I was going to run out to Lowes to get some paint for our kitchen…and on my way out, I grab my Ipod, my wallet, my cellphone, the garage door opener, a kitchen cabinet door (to match), and the garbage. What did I not pick up? My keys.
I open the garage door (from inside the house, thus leaving the opener inside the house). I close the door behind me. I have the initial thought…did I grab my keys? I’m sure I did. I walk to the garage, and throw out the garbage…I press the button inside the garage door to close the garage. I walk back to the house, locked…oh crap. I immediately look back and see the garage door closing…I make a mad dash for it, and actually dive and slide on the ground…outstretching my arm…the garage door senses my arm, stops closing, and re-opens.
I locked myself out…I have my jacket…a stocking cap…but no gloves. Arrrrgh.
It’s about 12:35…Jennifer normally comes home for lunch around 1:15. I call her….”Can you come home early for lunch?” Jennifer sounds surprised, as if thinking I have prepared something special for her…but no…she just married an idiot. She says she’ll be home in like 10-15 minutes, and she will hurry.
I set up in the garage…I close the garage door to block the wind…and then I sit in a tailgating chair, and I cover myself in painting tarps. It’s not warm….in fact, very very very cold. My hands are frozen…and I’m just sitting there, freezing. I didn’t even bring my earbuds, so I can’t listen to my Ipod. I’m just sitting like an idiot…freezing my butt off…waiting for death…imagining that I will leave a beautiful, frozen corpse.
About 12 minutes go by, and I hear Jennifer’s car pull up…I open the garage door…she is just standing there, laughing at me. Rightfully so…I look ridiculous.
My fingers and toes are frozen…and as I lower my coat from my mouth/nose area…Jennifer says “You are covered in snot”. She’s a lucky gal, ain’t she?
Thank you to Jennifer for saving my life!

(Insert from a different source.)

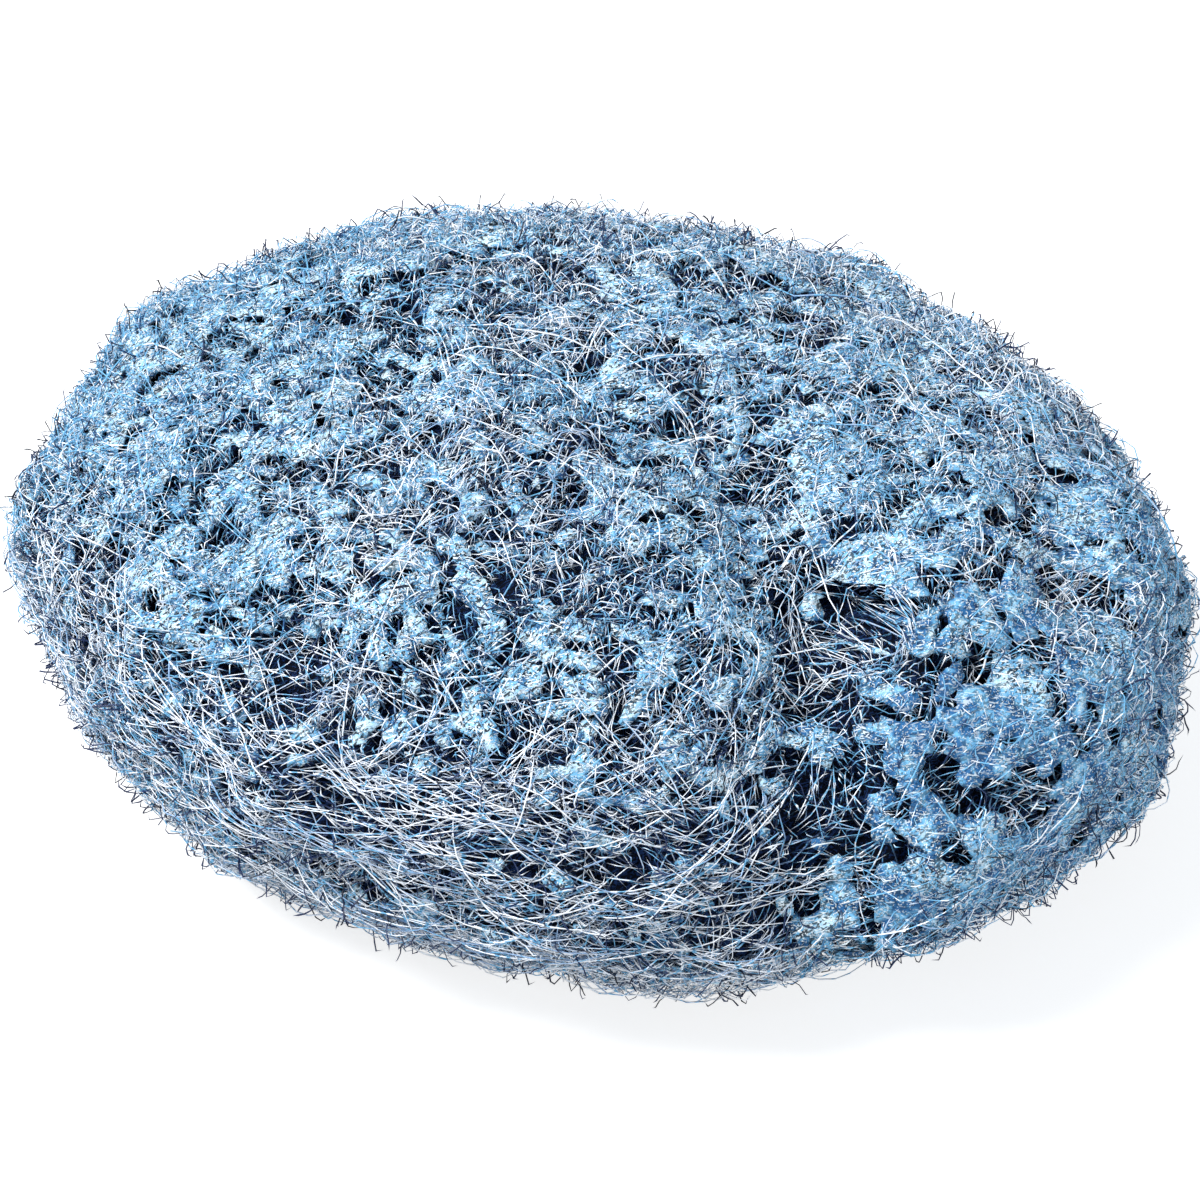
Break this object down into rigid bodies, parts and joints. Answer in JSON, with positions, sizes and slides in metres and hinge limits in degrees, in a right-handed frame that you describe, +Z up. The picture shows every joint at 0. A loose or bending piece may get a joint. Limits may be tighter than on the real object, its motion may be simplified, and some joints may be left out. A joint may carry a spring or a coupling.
{
  "type": "steel wool pad",
  "caption": "Oval cushion-shaped scouring pad of felted steel wool filled with blue soap, folded from one ribbon with its end lapped over the front.",
  "frame": {"origin": "middle of the flat spot that the pad rests on", "axes": "+X along the pad's length, towards the end beside the lapped edge; +Y towards the plain back; +Z up through its thickness"},
  "size_m": [0.076, 0.061, 0.026],
  "materials": {
    "steel_wool": "fine bright steel fibres, felted, dusted with light blue soap",
    "blue_soap": "dry light blue soap, matt and powdery, in webs between the fibres"
  },
  "bodies": {
    "root": {"wool_pad": "steel_wool"}
  },
  "joints": []
}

NOTE: I texted Ken, Colleen, Mr. Allen, and my friend Bartine to let them know how dumb I am…Ken asked “If I needed any help”. After I texted them again to let them know that Jennifer saved my life…Ken texted back “Look who’s ready for fatherhood!” No kidding…I am dumb.
Painting -
Speaking of painting…no matter what they tell you…you can’t match paint. It just doesn’t happen. It’s incredibly frustrating.
Fantastic Video -
Remember GLOW? The Gorgeous Ladies of Wrestling? It used to be on Saturday nights…and it was AWESOME (as in 80s AWESOME). Check out the “Housewives”. Wow.
Weekend -
This weekend, Jennifer and I are going to “de-clutter” the house. We have to de-personalize the house to get it ready for selling. Without all our frames/photos, the house is going to feel empty…but it’s for a good cause.

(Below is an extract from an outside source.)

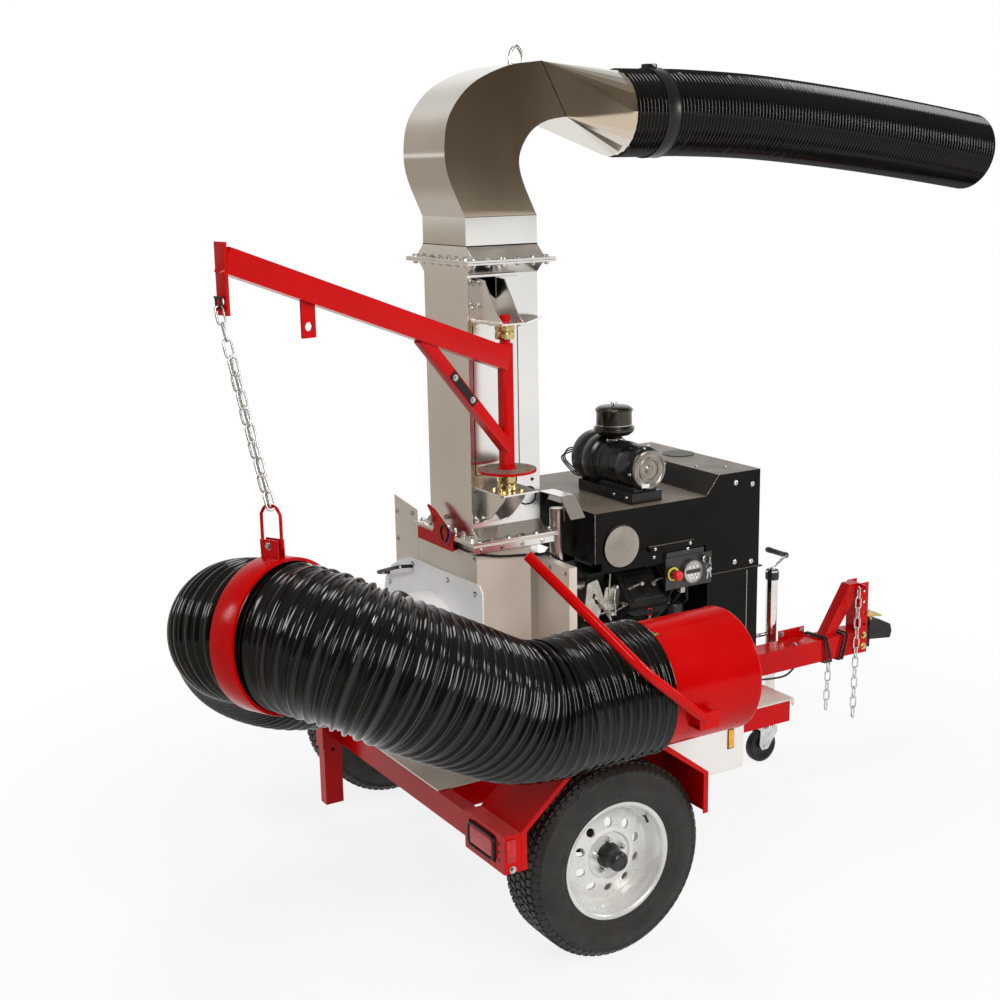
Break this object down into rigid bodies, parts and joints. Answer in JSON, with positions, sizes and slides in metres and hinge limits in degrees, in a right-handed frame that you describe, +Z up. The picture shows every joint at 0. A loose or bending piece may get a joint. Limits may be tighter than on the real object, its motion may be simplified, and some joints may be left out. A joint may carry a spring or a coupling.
{
  "type": "tow-behind leaf loader",
  "caption": "Towed leaf loader: engine-driven blower on a two-wheel trailer, ribbed intake hose on a swinging boom, square discharge duct with elbow and hose, drawbar, jack and fenders.",
  "frame": {"origin": "on the ground, under the middle of the whole machine's bounding box", "axes": "+X forwards towards the hitch, +Y to the machine's left, +Z up"},
  "size_m": [3.8914, 2.1636, 3.04],
  "materials": {
    "red_paint": "gloss red powder coat",
    "stainless": "mill-finish stainless sheet",
    "zinc": "galvanised or zinc-plated steel",
    "yellow_zinc": "yellow zinc-plated castings",
    "black_paint": "satin black powder coat",
    "rubber": "glossy black flexible hose and leads",
    "tyre": "matt black tyre",
    "white_paint": "white powder coat",
    "white_plastic": "moulded white tank",
    "rim_paint": "silver-white wheel paint",
    "aluminium": "grey mesh",
    "engine_metal": "dark cast alloy",
    "black_plastic": "satin black moulding",
    "red_lens": "clear red lens",
    "red_button": "red button",
    "cast_iron": "dark painted casting"
  },
  "bodies": {
    "trailer": {"chassis_frame": "red_paint", "tongue_frame": "red_paint", "fender_right": "red_paint", "fender_left": "red_paint", "switch_bracket": "red_paint", "deck_plate": "stainless", "blower_housing": "stainless", "bulkhead": "stainless", "discharge_duct": "stainless", "boom_bracket_upper": "stainless", "boom_bracket_lower": "stainless", "elbow": "stainless", "exhaust_shield": "stainless", "exhaust_pipe": "zinc", "safety_chain_right": "zinc", "safety_chain_left": "zinc", "boom_bearing_upper": "yellow_zinc", "boom_bearing_lower": "yellow_zinc", "axle": "black_paint", "coupler_body": "black_paint", "hose_clamp": "black_paint", "engine_cowl": "black_paint", "enclosure_base": "black_paint", "discharge_hose": "rubber", "intake_hose": "rubber", "wiring_harness": "rubber", "interlock_cable": "rubber", "inlet_door": "white_paint", "fuel_tank": "white_plastic", "cowl_grille": "aluminium", "engine_block": "engine_metal", "air_cleaner": "black_plastic", "precleaner": "black_plastic", "control_panel": "black_plastic", "tail_lamp_right": "red_lens", "tail_lamp_left": "red_lens"},
    "boom": {"boom_frame": "red_paint", "boom_chain": "zinc", "band_link": "red_paint", "hose_band": "red_paint", "nozzle": "red_paint", "nozzle_handle": "red_paint"},
    "wheel_right": {"tyre_right": "tyre", "rim_right": "rim_paint", "hub_right": "cast_iron"},
    "wheel_left": {"tyre_left": "tyre", "rim_left": "rim_paint", "hub_left": "cast_iron"},
    "impeller": {"impeller": "cast_iron"},
    "latch": {"coupler_latch": "yellow_zinc"},
    "jack": {"jack_tube": "zinc"},
    "jack_inner": {"jack_leg": "zinc"},
    "crank": {"jack_crank": "cast_iron"},
    "caster": {"caster_fork": "zinc"},
    "roller": {"caster_wheel": "black_plastic"},
    "drop_foot": {"drop_leg": "red_paint"},
    "estop": {"estop_button": "red_button"},
    "key": {"ignition_key": "zinc"}
  },
  "joints": [
    {"name": "boom_swing", "type": "hinge", "parent": "trailer", "child": "boom", "pos_m": [-0.62683, -0.14817, 1.8], "axis": [0, 0, 1], "range_deg": [-30, 15], "deforming": ["intake_hose"]},
    {"name": "wheel_right_roll", "type": "hinge", "parent": "trailer", "child": "wheel_right", "pos_m": [-0.59683, -0.68617, 0.344], "axis": [0, 1, 0], "continuous": true},
    {"name": "wheel_left_roll", "type": "hinge", "parent": "trailer", "child": "wheel_left", "pos_m": [-0.59683, 0.94983, 0.344], "axis": [0, 1, 0], "continuous": true},
    {"name": "impeller_spin", "type": "hinge", "parent": "trailer", "child": "impeller", "pos_m": [-0.59683, 0.26183, 0.85], "axis": [1, 0, 0], "continuous": true},
    {"name": "latch_lift", "type": "hinge", "parent": "trailer", "child": "latch", "pos_m": [1.40547, 0.13183, 0.619], "axis": [0, -1, 0], "range_deg": [0, 60]},
    {"name": "jack_fold", "type": "hinge", "parent": "trailer", "child": "jack", "pos_m": [0.95817, 0.24783, 0.525], "axis": [0, -1, 0], "range_deg": [0, 90]},
    {"name": "jack_extend", "type": "slide", "parent": "jack", "child": "jack_inner", "axis": [0, 0, 1], "range_m": [-0.0575, 0.23]},
    {"name": "crank_turn", "type": "hinge", "parent": "jack", "child": "crank", "pos_m": [0.95817, 0.24783, 0.862], "axis": [0, 0, 1], "range_deg": [-180, 720]},
    {"name": "caster_swivel", "type": "hinge", "parent": "jack_inner", "child": "caster", "pos_m": [0.95817, 0.24783, 0.159], "axis": [0, 0, 1], "continuous": true},
    {"name": "caster_roll", "type": "hinge", "parent": "caster", "child": "roller", "pos_m": [0.91317, 0.24783, 0.075], "axis": [0, 1, 0], "continuous": true},
    {"name": "drop_leg_slide", "type": "slide", "parent": "trailer", "child": "drop_foot", "axis": [0, 0, 1], "range_m": [-0.13, 0.2]},
    {"name": "estop_press", "type": "slide", "parent": "trailer", "child": "estop", "axis": [0, 1, 0], "range_m": [0, 0.005], "stiffness_N_per_m": 800},
    {"name": "key_turn", "type": "hinge", "parent": "trailer", "child": "key", "pos_m": [0.19617, -0.22417, 1.151], "axis": [0, 1, 0], "range_deg": [0, 60]}
  ],
  "couplings": [
    {"joint": "crank_turn", "follows": "jack_extend", "rad_per_m": 54.636}
  ]
}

Sunday, though, is Jennifer and I’s big day. Thanks to my friend, and softball shortstop extraordinaire, BJ…we have the entire 4th season of Dexter on DVD. We’re going to watch all 12 episodes straight thru on Sunday. It’ll be an interesting day…Jennifer gets very stressed over Dexter. It is a stressful show, that’s for sure…but it’s AWESOME!
Road Trip -
By the way, I know I commented on the latest comedy album by Aziz Ansari on Wednesday’s blog. If you are doing any road trip…go get this album. You will roll with laughter, and your drive will go by much more quickly (Note: Not good for a family trip though).

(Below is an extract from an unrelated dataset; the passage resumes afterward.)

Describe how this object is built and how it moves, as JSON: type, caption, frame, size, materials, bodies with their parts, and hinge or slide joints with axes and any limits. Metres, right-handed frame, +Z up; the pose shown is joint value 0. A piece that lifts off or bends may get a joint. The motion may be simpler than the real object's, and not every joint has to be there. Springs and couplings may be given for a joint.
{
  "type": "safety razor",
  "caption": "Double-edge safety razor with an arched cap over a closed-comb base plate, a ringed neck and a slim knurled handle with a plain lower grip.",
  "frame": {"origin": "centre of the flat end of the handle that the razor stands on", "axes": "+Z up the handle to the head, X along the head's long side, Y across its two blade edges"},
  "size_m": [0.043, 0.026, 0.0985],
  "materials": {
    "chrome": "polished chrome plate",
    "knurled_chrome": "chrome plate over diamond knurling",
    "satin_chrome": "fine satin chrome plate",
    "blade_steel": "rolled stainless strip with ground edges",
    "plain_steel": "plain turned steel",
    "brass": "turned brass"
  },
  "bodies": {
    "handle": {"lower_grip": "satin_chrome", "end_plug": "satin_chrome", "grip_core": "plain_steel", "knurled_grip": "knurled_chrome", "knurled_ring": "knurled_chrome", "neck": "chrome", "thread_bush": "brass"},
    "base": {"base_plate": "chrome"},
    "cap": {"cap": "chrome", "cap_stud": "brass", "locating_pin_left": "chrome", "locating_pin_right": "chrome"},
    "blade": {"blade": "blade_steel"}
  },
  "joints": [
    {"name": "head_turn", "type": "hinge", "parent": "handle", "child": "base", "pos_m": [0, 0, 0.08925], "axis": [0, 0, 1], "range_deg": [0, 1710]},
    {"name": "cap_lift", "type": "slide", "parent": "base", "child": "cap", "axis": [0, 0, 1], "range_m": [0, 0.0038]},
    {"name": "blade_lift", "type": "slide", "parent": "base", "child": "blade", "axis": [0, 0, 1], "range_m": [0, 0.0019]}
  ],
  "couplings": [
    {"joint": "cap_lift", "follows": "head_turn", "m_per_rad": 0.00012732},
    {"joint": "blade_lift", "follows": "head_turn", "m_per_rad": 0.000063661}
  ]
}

Have a great weekend everyone!
AWESOME is as AWESOME does!




















January 29th, 2010 at 11:35 am
yesterday………..
wake up, heater, channel 5 news, omlet
then…………
regret the omlet and heater and scower for immodium
then…………
scower for quarters, hit up the current version of Loco Joes and kill the little kids in some old school football and that ski game, pound down 2 orders of nachos and a few budweisers
then………..zimms, field a few calls, go let the dog out to grow a tail, christophers for a bakers dozen capt and cokes, run across the street around 10 to the sunken pull tab bar and my secret haunt, Michaels. Talk Nancy’s sister into coming over to my crib this AM to make me a omlet.
Wake up this morning to a omlet and warm kool-aid, cant have a better thrusday and start to my friday!
HANHHHHHHHHHHHH
January 29th, 2010 at 12:18 pm
inside info………..
i heard Kurt (Warner that is) is retireing at 2:00 today. Heard it from some want-ta-be muskrat looking skunk named Brenda in my back yard just a bit ago that i found in my rodent trap.
February 1st, 2010 at 2:58 pm
Kurt, when you are looking for a home, keep in mind this story about almost freezing to death and double check how long/miles & time, it will take for Jennifer to get home on her lunch. That should be included in your “what neighborhood do we want to live in” list. HA! Can’t be out of her “lunch” range you know.